• [Exercise]: Within the entries below, find the portion that opens with the line containing "Turn this picture" and closes with the line containing "overrun = 5". Retype that portion exactly and only.

※

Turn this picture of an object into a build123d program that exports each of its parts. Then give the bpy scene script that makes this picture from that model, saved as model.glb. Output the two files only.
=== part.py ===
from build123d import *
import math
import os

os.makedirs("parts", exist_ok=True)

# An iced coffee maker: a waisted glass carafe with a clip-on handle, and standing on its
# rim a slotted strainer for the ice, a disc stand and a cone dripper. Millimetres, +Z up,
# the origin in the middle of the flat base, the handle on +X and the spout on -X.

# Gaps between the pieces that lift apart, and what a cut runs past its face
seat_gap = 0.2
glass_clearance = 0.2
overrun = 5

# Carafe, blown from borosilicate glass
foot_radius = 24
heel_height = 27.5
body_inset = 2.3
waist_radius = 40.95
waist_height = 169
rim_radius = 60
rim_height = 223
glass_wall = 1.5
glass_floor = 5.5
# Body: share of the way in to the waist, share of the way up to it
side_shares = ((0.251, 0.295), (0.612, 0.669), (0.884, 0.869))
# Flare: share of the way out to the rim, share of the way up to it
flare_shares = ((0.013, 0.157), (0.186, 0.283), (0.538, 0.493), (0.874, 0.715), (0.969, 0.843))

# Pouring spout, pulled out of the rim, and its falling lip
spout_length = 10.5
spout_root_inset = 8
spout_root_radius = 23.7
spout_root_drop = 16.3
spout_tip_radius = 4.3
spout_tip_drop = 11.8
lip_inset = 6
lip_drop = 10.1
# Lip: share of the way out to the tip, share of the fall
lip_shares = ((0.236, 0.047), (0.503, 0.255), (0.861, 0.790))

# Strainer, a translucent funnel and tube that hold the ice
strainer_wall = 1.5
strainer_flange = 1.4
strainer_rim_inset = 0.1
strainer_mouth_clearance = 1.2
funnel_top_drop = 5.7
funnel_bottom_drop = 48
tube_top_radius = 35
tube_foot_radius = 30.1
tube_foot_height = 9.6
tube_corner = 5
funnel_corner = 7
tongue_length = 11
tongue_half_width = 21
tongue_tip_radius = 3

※

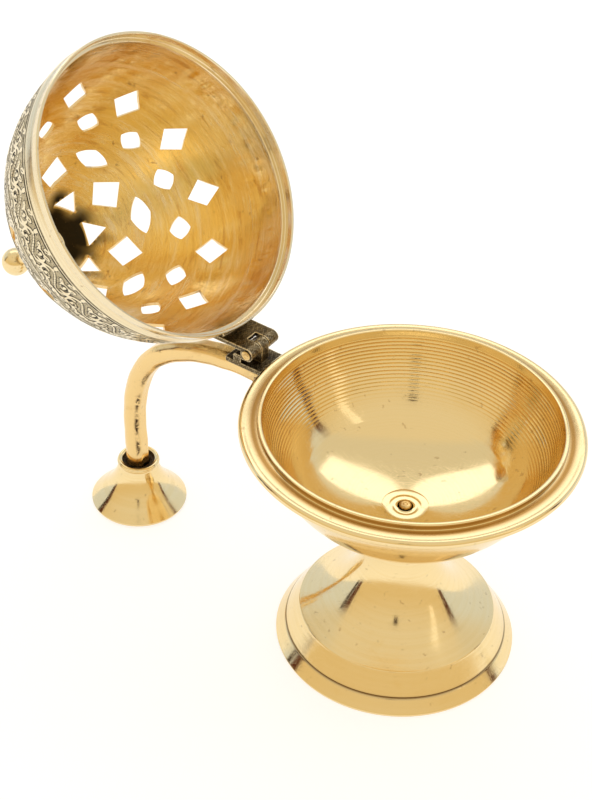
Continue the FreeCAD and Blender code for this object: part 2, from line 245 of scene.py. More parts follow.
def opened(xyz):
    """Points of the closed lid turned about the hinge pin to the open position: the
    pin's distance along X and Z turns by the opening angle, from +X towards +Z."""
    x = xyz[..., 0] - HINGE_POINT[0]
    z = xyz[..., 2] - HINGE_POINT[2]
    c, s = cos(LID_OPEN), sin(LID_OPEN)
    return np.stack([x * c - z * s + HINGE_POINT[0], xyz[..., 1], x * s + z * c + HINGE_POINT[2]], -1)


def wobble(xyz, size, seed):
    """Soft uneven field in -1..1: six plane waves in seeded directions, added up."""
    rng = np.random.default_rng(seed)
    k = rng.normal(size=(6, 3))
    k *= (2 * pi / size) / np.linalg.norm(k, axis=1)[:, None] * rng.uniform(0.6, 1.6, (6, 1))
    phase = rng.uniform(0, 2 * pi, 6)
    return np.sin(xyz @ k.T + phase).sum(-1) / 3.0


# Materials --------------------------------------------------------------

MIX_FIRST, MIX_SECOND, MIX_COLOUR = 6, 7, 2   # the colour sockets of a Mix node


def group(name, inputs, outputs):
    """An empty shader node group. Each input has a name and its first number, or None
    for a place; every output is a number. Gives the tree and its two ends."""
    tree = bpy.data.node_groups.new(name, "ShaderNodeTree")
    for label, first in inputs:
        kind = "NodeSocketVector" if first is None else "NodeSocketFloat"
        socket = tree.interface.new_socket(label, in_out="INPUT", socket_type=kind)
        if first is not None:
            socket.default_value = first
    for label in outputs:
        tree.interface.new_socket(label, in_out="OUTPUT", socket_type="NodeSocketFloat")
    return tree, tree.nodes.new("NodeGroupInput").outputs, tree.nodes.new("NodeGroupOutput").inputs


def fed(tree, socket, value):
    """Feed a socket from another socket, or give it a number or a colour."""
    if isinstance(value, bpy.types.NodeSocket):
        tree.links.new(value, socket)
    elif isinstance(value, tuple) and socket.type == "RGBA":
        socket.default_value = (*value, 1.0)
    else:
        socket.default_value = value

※

• [Written reply]:
Turn this picture of an object into a build123d program that exports each of its parts. Then give the bpy scene script that makes this picture from that model, saved as model.glb. Output the two files only.
=== part.py ===
from build123d import *
import math
import os

os.makedirs("parts", exist_ok=True)

# An iced coffee maker: a waisted glass carafe with a clip-on handle, and standing on its
# rim a slotted strainer for the ice, a disc stand and a cone dripper. Millimetres, +Z up,
# the origin in the middle of the flat base, the handle on +X and the spout on -X.

# Gaps between the pieces that lift apart, and what a cut runs past its face
seat_gap = 0.2
glass_clearance = 0.2
overrun = 5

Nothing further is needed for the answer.